Hi @kternus the figure looks great. +1 for Charles' comments. Khmer can be used for k-mer trimming but we are only using it for interleaving reads in our workflows. The interleaving step is optional and highly dependent upon downstream analysis. Some tools require the reads to be interleaved prior to input while others can do it on the fly. If the reads happen to overlap, the user might use a tool like Pandaseq to merge the reads prior to downstream analyses. We don't have any overlapping read datasets. Since interleaving can be slow, and it's optional, I think we should change the yes to 'yes/no' or 'optional'.

kternus commented 6 years ago

Ok, thanks @brooksph! If PANDAseq will be included in the dahak 1.0 release, then it seems like we should include it in the figure too. That way dahak users will know all of the possible read filtering options, even if it's not relevant to the Shakya et al. dataset.
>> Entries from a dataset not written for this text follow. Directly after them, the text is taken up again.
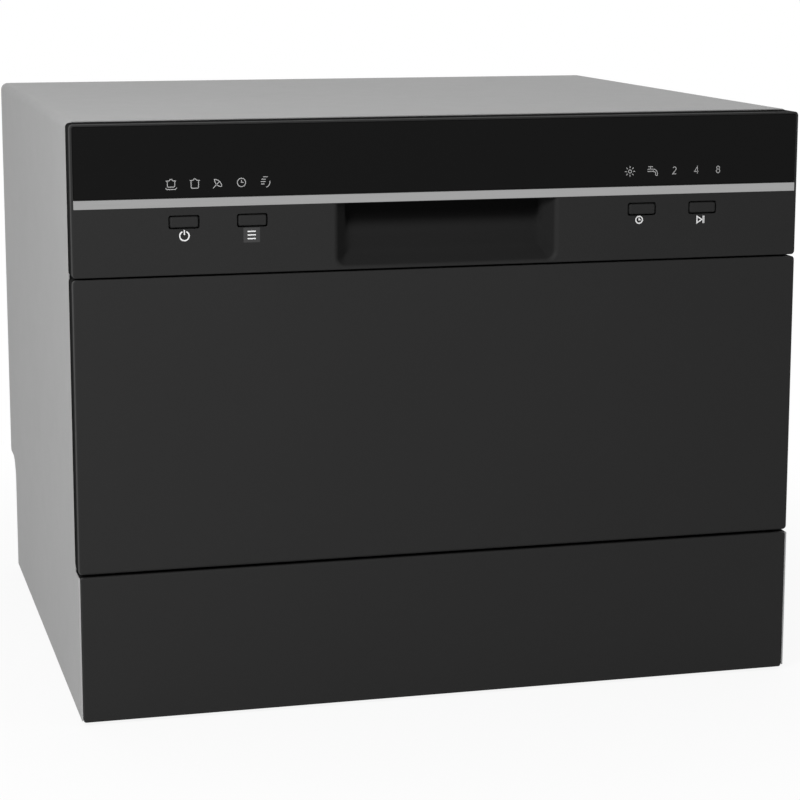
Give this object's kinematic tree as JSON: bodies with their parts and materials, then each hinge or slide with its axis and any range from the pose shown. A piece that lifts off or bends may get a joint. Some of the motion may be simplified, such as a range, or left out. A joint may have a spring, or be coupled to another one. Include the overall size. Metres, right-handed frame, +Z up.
{
  "type": "countertop dishwasher",
  "caption": "Free-standing countertop dishwasher with a drop-down front door, recessed grip, push buttons, sliding dish basket, spray arm and rear hose connections.",
  "frame": {"origin": "centre of the bounding box's underside, on the table under the feet", "axes": "+X to the right seen from in front, +Y to the back, +Z up; the door faces -Y"},
  "size_m": [0.55, 0.5, 0.438],
  "materials": {
    "casing_paint": "satin light grey paint on steel sheet",
    "front_paint": "satin charcoal paint on steel sheet",
    "front_plastic": "satin charcoal moulding",
    "inlay": "glossy near-black",
    "trim": "brushed lengthwise",
    "zinc_steel": "zinc-coated sheet and fasteners",
    "stainless": "stainless sheet, finely brushed",
    "dark_plastic": "dark moulded plastic",
    "grey_plastic": "grey moulded plastic",
    "rinse_blue": "blue moulded plastic",
    "white_plastic": "white moulded plastic",
    "rack_coat": "grey nylon coating on wire",
    "wheel_plastic": "grey moulded plastic",
    "rubber": "matt black rubber",
    "felt": "sound-deadening felt",
    "motor_steel": "grey lacquered motor body",
    "board": "green solder mask"
  },
  "bodies": {
    "root": {"casing": "casing_paint", "rear_panel": "zinc_steel", "rear_screws": "zinc_steel", "base_tray": "dark_plastic", "feet": "rubber", "kick_panel": "front_paint", "front_frame": "dark_plastic", "door_lock": "dark_plastic", "hinge_brackets": "zinc_steel", "door_springs": "zinc_steel", "tub": "stainless", "tub_insulation": "felt", "tub_gasket": "rubber", "sill_seal": "rubber", "basket_rails": "grey_plastic", "spray_pillar": "grey_plastic", "spray_nut": "dark_plastic", "sump": "dark_plastic", "filter_plate": "stainless", "wash_pump": "motor_steel", "flow_heater": "stainless", "drain_pump": "motor_steel", "internal_hoses": "dark_plastic", "softener": "white_plastic", "air_break_tank": "white_plastic", "float_switch": "dark_plastic", "inlet_valve": "white_plastic", "drain_spigot": "grey_plastic", "cord_gland": "dark_plastic", "terminal_box": "dark_plastic"},
    "door": {"door_panel": "front_paint", "control_panel": "front_plastic", "control_glass": "inlay", "trim_strip": "trim", "control_boards": "board", "door_insulation": "felt", "door_liner": "stainless", "liner_screws": "zinc_steel", "door_strike": "zinc_steel", "hinge_arms": "zinc_steel", "dispenser": "grey_plastic"},
    "power_button": {"power_button": "front_plastic"},
    "programme_button": {"programme_button": "front_plastic"},
    "timer_button": {"timer_button": "front_plastic"},
    "start_button": {"start_button": "front_plastic"},
    "dispenser_lid": {"dispenser_lid": "grey_plastic"},
    "rinse_cap": {"rinse_cap": "rinse_blue"},
    "basket": {"basket": "rack_coat", "cutlery_basket": "grey_plastic"},
    "wheel_front_left": {"wheel_front_left": "wheel_plastic"},
    "wheel_front_right": {"wheel_front_right": "wheel_plastic"},
    "wheel_rear_left": {"wheel_rear_left": "wheel_plastic"},
    "wheel_rear_right": {"wheel_rear_right": "wheel_plastic"},
    "cup_shelf": {"cup_shelf": "grey_plastic"},
    "spray_arm": {"spray_arm": "grey_plastic"},
    "filter_cylinder": {"filter_cylinder": "grey_plastic"},
    "wash_rotor": {"wash_rotor": "dark_plastic"},
    "drain_rotor": {"drain_rotor": "dark_plastic"},
    "salt_cap": {"salt_cap": "grey_plastic"},
    "overflow_float": {"overflow_float": "white_plastic"}
  },
  "joints": [
    {"name": "door_hinge", "type": "hinge", "parent": "root", "child": "door", "pos_m": [0, -0.2424, 0.122], "axis": [1, 0, 0], "range_deg": [0, 90], "deforming": ["door_springs"]},
    {"name": "basket_slide", "type": "slide", "parent": "root", "child": "basket", "axis": [0, -1, 0], "range_m": [0, 0.108]},
    {"name": "wheel_roll_front_left", "type": "hinge", "parent": "basket", "child": "wheel_front_left", "pos_m": [-0.2, -0.103, 0.1598], "axis": [1, 0, 0], "range_deg": [0, 690]},
    {"name": "wheel_roll_front_right", "type": "hinge", "parent": "basket", "child": "wheel_front_right", "pos_m": [0.2, -0.103, 0.1598], "axis": [1, 0, 0], "range_deg": [0, 690]},
    {"name": "wheel_roll_rear_left", "type": "hinge", "parent": "basket", "child": "wheel_rear_left", "pos_m": [-0.2, 0.11, 0.1598], "axis": [1, 0, 0], "range_deg": [0, 690]},
    {"name": "wheel_roll_rear_right", "type": "hinge", "parent": "basket", "child": "wheel_rear_right", "pos_m": [0.2, 0.11, 0.1598], "axis": [1, 0, 0], "range_deg": [0, 690]},
    {"name": "cup_shelf_fold", "type": "hinge", "parent": "basket", "child": "cup_shelf", "pos_m": [-0.196, 0, 0.2565], "axis": [0, -1, 0], "range_deg": [0, 85]},
    {"name": "dispenser_lid_slide", "type": "slide", "parent": "door", "child": "dispenser_lid", "axis": [-1, 0, 0], "range_m": [0, 0.061]},
    {"name": "rinse_cap_turn", "type": "hinge", "parent": "door", "child": "rinse_cap", "pos_m": [0.056, -0.2137, 0.282], "axis": [0, 1, 0], "range_deg": [0, 90]},
    {"name": "power_press", "type": "slide", "parent": "door", "child": "power_button", "axis": [0, 1, 0], "range_m": [0, 0.0015], "stiffness_N_per_m": 500, "springref_m": -0.0015},
    {"name": "programme_press", "type": "slide", "parent": "door", "child": "programme_button", "axis": [0, 1, 0], "range_m": [0, 0.0015], "stiffness_N_per_m": 500, "springref_m": -0.0015},
    {"name": "timer_press", "type": "slide", "parent": "door", "child": "timer_button", "axis": [0, 1, 0], "range_m": [0, 0.0015], "stiffness_N_per_m": 500, "springref_m": -0.0015},
    {"name": "start_press", "type": "slide", "parent": "door", "child": "start_button", "axis": [0, 1, 0], "range_m": [0, 0.0015], "stiffness_N_per_m": 500, "springref_m": -0.0015},
    {"name": "spray_arm_spin", "type": "hinge", "parent": "root", "child": "spray_arm", "pos_m": [0, -0.02, 0.154], "axis": [0, 0, 1], "continuous": true},
    {"name": "filter_twist", "type": "hinge", "parent": "root", "child": "filter_cylinder", "pos_m": [0.095, -0.075, 0.12], "axis": [0, 0, 1], "range_deg": [0, 90]},
    {"name": "salt_cap_turn", "type": "hinge", "parent": "root", "child": "salt_cap", "pos_m": [-0.11, -0.075, 0.139], "axis": [0, 0, 1], "range_deg": [0, 270]},
    {"name": "float_lift", "type": "slide", "parent": "root", "child": "overflow_float", "axis": [0, 0, 1], "range_m": [0, 0.008]},
    {"name": "wash_rotor_spin", "type": "hinge", "parent": "root", "child": "wash_rotor", "pos_m": [0.095, 0.06, 0.096], "axis": [0, 1, 0], "continuous": true},
    {"name": "drain_rotor_spin", "type": "hinge", "parent": "root", "child": "drain_rotor", "pos_m": [0.19, -0.075, 0.084], "axis": [1, 0, 0], "continuous": true}
  ],
  "couplings": [
    {"joint": "basket_slide", "follows": "door_hinge", "m_per_rad": 0.0687},
    {"joint": "wheel_roll_front_left", "follows": "door_hinge", "ratio": 7.6333},
    {"joint": "wheel_roll_front_right", "follows": "door_hinge", "ratio": 7.6333},
    {"joint": "wheel_roll_rear_left", "follows": "door_hinge", "ratio": 7.6333},
    {"joint": "wheel_roll_rear_right", "follows": "door_hinge", "ratio": 7.6333}
  ]
}
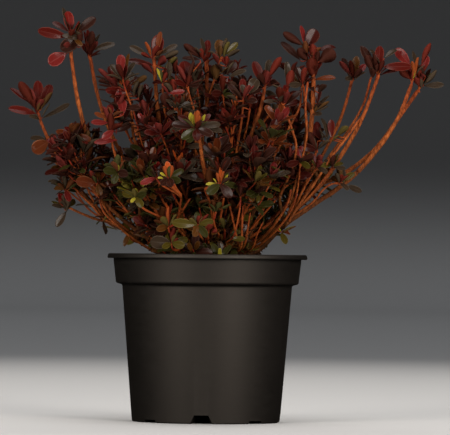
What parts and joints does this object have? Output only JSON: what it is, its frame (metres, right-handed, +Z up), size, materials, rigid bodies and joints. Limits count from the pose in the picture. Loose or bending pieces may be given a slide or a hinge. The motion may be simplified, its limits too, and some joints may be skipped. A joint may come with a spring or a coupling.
{
  "type": "potted azalea shrub",
  "caption": "Young azalea shrub in a plain black nursery pot: stems fan out from one woody base, and long bare shoots end in tufts of red and bronze leaves.",
  "frame": {"origin": "centre of the pot's flat underside, on the surface that the pot stands on", "axes": "+Z up along the pot's axis; the pictured side faces -Y, with +X to its right"},
  "size_m": [0.437, 0.332, 0.412],
  "materials": {
    "pot_plastic": "black injection-moulded pot plastic, satin, slightly dusty",
    "potting_mix": "dark peat and bark potting mix, rough and loose",
    "old_bark": "grey-brown to rust-brown bark with leaf scars, dull",
    "young_bark": "rust-orange young bark with fine hairs and leaf scars",
    "green_leaves": "dull green to bronze evergreen leaves with a grey sheen",
    "bronze_leaves": "bronze to maroon leaves, satin",
    "red_leaves": "red autumn leaves, satin, paler along the edges"
  },
  "bodies": {
    "root": {"pot": "pot_plastic", "soil": "potting_mix", "stem_base": "old_bark", "bough_front_left": "old_bark", "bough_front_right": "old_bark", "bough_back_left": "old_bark", "bough_back_right": "old_bark", "bough_middle": "old_bark", "bough_left_low": "old_bark", "bough_left_high": "old_bark", "bough_left_wing": "old_bark", "bough_left_lowest": "young_bark", "bough_right_low": "old_bark", "bough_right_high": "old_bark", "bough_right_second": "young_bark", "bough_right_third": "old_bark", "shoot_left_tall": "young_bark", "shoot_left_inner": "young_bark", "shoot_top_left": "young_bark", "shoot_top_middle": "young_bark", "shoot_top_right": "young_bark", "shoot_back_right": "young_bark", "shoot_right_tall": "young_bark", "shoot_right_inner": "young_bark", "shoot_back": "young_bark", "shoot_back_left": "young_bark", "shoot_front": "young_bark", "leaves_low_1": "green_leaves", "leaves_low_2": "green_leaves", "leaves_low_3": "green_leaves", "leaves_low_4": "green_leaves", "leaves_middle_1": "green_leaves", "leaves_middle_2": "green_leaves", "leaves_middle_3": "green_leaves", "leaves_middle_4": "green_leaves", "leaves_middle_5": "green_leaves", "leaves_upper_1": "green_leaves", "leaves_upper_2": "green_leaves", "leaves_upper_3": "green_leaves", "leaves_upper_4": "green_leaves", "leaves_top_middle": "bronze_leaves", "leaves_shoulder_left": "bronze_leaves", "leaves_shoulder_right": "bronze_leaves", "leaves_wing_left": "bronze_leaves", "tuft_left_tall": "red_leaves", "tuft_left_inner": "red_leaves", "tuft_left_outer": "red_leaves", "tuft_left_lowest": "red_leaves", "tuft_top_left": "red_leaves", "tuft_top_middle": "red_leaves", "tuft_top_right": "red_leaves", "tuft_back_right": "red_leaves", "tuft_right_tall": "red_leaves", "tuft_right_inner": "red_leaves", "tuft_right_outer": "red_leaves", "tuft_right_outermost": "red_leaves", "tuft_back": "red_leaves", "tuft_back_left": "red_leaves", "tuft_front": "red_leaves"}
  },
  "joints": []
}
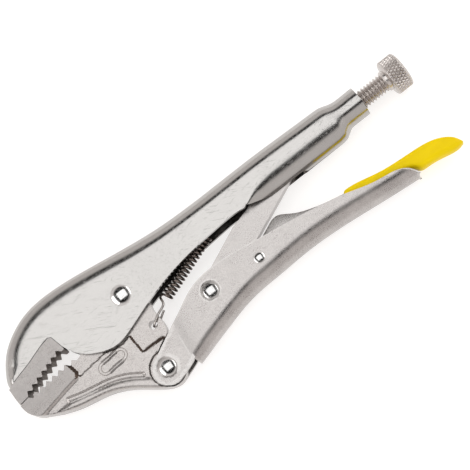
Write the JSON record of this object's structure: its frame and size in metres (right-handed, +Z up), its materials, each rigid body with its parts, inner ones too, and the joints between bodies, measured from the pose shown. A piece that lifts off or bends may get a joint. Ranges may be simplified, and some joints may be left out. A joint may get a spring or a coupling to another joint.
{
  "type": "locking pliers",
  "caption": "Locking pliers with toothed straight jaws, a folding toggle handle, a yellow release lever, a return spring and a knurled adjusting screw.",
  "frame": {"origin": "middle of the bounding box, at its base, with the tool lying on one side and its jaws shut", "axes": "+X along the adjusting screw towards its knob, +Y from the lower handle to the upper handle, +Z up through the tool's width"},
  "size_m": [0.2246, 0.0697, 0.017],
  "materials": {
    "upper_steel": "smooth satin nickel plate",
    "lower_steel": "blasted satin nickel plate",
    "jaw_steel": "ground forged steel, plated",
    "screw_steel": "rolled and knurled steel",
    "rivet_steel": "polished domes",
    "spring_steel": "blackened spring wire",
    "yellow_sleeve": "glossy dipped plastic"
  },
  "bodies": {
    "upper_handle": {"upper_handle": "upper_steel", "fixed_jaw": "jaw_steel", "jaw_pivot_rivet": "rivet_steel", "tension_spring": "spring_steel"},
    "lower_jaw": {"lower_jaw": "jaw_steel"},
    "lower_handle": {"lower_handle": "lower_steel", "handle_pivot_rivet": "rivet_steel", "toggle_rivet": "rivet_steel", "lever_rivet": "rivet_steel"},
    "toggle_link": {"toggle_link": "lower_steel"},
    "release_lever": {"release_lever": "lower_steel", "lever_sleeve": "yellow_sleeve"},
    "adjusting_screw": {"adjusting_screw": "screw_steel"},
    "screw_knob": {"knob_collar": "screw_steel", "screw_knob": "screw_steel"}
  },
  "joints": [
    {"name": "jaw_open", "type": "hinge", "parent": "upper_handle", "child": "lower_jaw", "pos_m": [-0.0477, 0.0122, 0.0085], "axis": [0, 0, 1], "range_deg": [0, 17], "deforming": ["tension_spring"]},
    {"name": "handle_fold", "type": "hinge", "parent": "lower_jaw", "child": "lower_handle", "pos_m": [-0.0506, -0.0263, 0.0085], "axis": [0, 0, 1], "range_deg": [-52, 0]},
    {"name": "link_swing", "type": "hinge", "parent": "lower_handle", "child": "toggle_link", "pos_m": [-0.0155, -0.01125, 0.0085], "axis": [0, 0, 1], "range_deg": [0, 62]},
    {"name": "lever_press", "type": "hinge", "parent": "lower_handle", "child": "release_lever", "pos_m": [0.0103, -0.01365, 0.0085], "axis": [0, 0, 1], "range_deg": [0, 4]},
    {"name": "screw_travel", "type": "slide", "parent": "upper_handle", "child": "adjusting_screw", "axis": [1, 0, 0], "range_m": [0, 0.016]},
    {"name": "screw_turn", "type": "hinge", "parent": "adjusting_screw", "child": "screw_knob", "pos_m": [0.1073, 0.0153, 0.0085], "axis": [1, 0, 0], "range_deg": [0, 3389]}
  ],
  "couplings": [
    {"joint": "jaw_open", "follows": "handle_fold", "ratio": -0.32},
    {"joint": "link_swing", "follows": "handle_fold", "ratio": -1.18},
    {"joint": "screw_turn", "follows": "screw_travel", "rad_per_m": 3696}
  ]
}
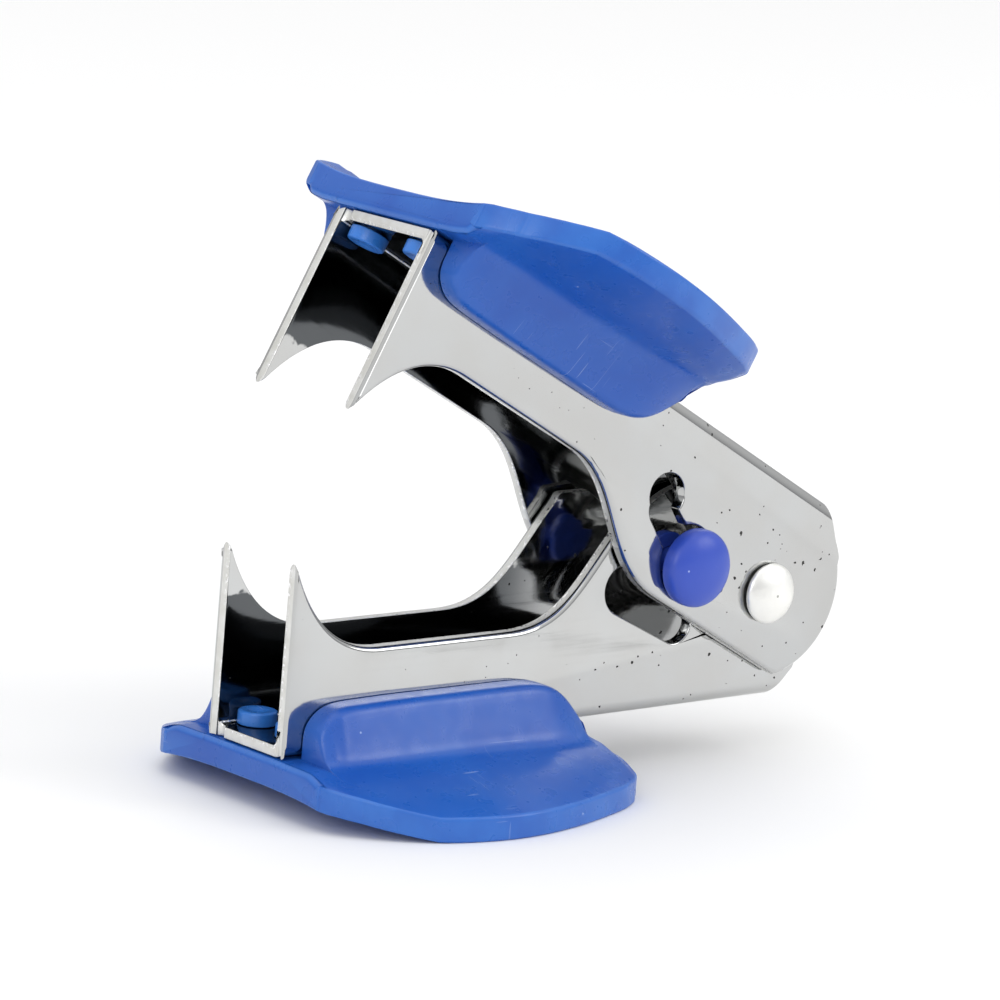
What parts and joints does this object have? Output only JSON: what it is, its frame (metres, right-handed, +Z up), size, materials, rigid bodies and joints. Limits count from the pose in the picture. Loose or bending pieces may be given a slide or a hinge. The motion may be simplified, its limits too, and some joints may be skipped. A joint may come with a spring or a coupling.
{
  "type": "staple remover",
  "caption": "Jaw-style staple remover: two pressed steel channels with fangs, sprung open about a rivet, with moulded saddle grips and a sliding lock button.",
  "frame": {"origin": "middle of the object's length and width, on the plane that the lower grip's side rims rest on", "axes": "+Z up, -X towards the fangs, +X towards the rivet, Y along the rivet; the mirror plane of the jaws is Y = 0; stored open at rest"},
  "size_m": [0.0596, 0.0394, 0.0517],
  "materials": {
    "jaw_steel": "bright plated steel sheet with small pits",
    "grip_plastic": "satin moulded blue plastic",
    "lock_plastic": "satin moulded violet-blue plastic",
    "rivet_steel": "satin zinc-plated steel",
    "spring_steel": "drawn spring wire"
  },
  "bodies": {
    "lower": {"lower_jaw": "jaw_steel", "lower_grip": "grip_plastic", "pivot_rivet": "rivet_steel", "torsion_spring": "spring_steel"},
    "upper": {"upper_jaw": "jaw_steel", "upper_grip": "grip_plastic"},
    "lock": {"lock_pin": "lock_plastic", "lock_retainer": "lock_plastic"}
  },
  "joints": [
    {"name": "jaw_close", "type": "hinge", "parent": "lower", "child": "upper", "pos_m": [0.0214, 0, 0.015], "axis": [0, -1, 0], "range_deg": [0, 30], "stiffness_Nm_per_rad": 0.3, "springref_deg": -15, "deforming": ["torsion_spring"]},
    {"name": "lock_slide", "type": "slide", "parent": "upper", "child": "lock", "axis": [-0.5527, 0, 0.8334], "range_m": [0, 0.00653]}
  ]
}
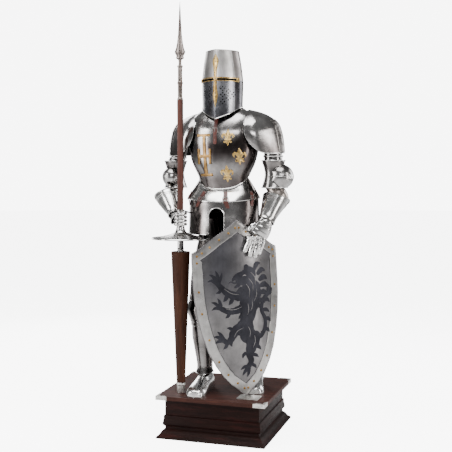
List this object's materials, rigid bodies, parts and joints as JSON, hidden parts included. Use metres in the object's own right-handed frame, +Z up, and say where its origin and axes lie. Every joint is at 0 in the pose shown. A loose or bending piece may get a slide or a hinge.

This may not be a great layout for the figure, but here's Read_Filtering_v2.png!

read_filtering_v2

brooksph commented 6 years ago

Unfortunately, PANDAseq will not be part of Dahak 1.0.

kternus commented 6 years ago

Alright, how about we revert back to the first version of the figure with a minor edit, and then put a note in the documentation about how PANDAseq may be added and tested within dahak in the future?

_mondavi_illos_read_filtering

kternus commented 6 years ago

We should also make a note in the documentation about which dahak workflows/tools need the optional khmer step.

Thanks!

kternus commented 6 years ago

Here's a version of the updated read filtering figure without the colored shapes:

read_filtering

This version also includes MultiQC, since it sounds like that will be added to the read filtering workflow in the future.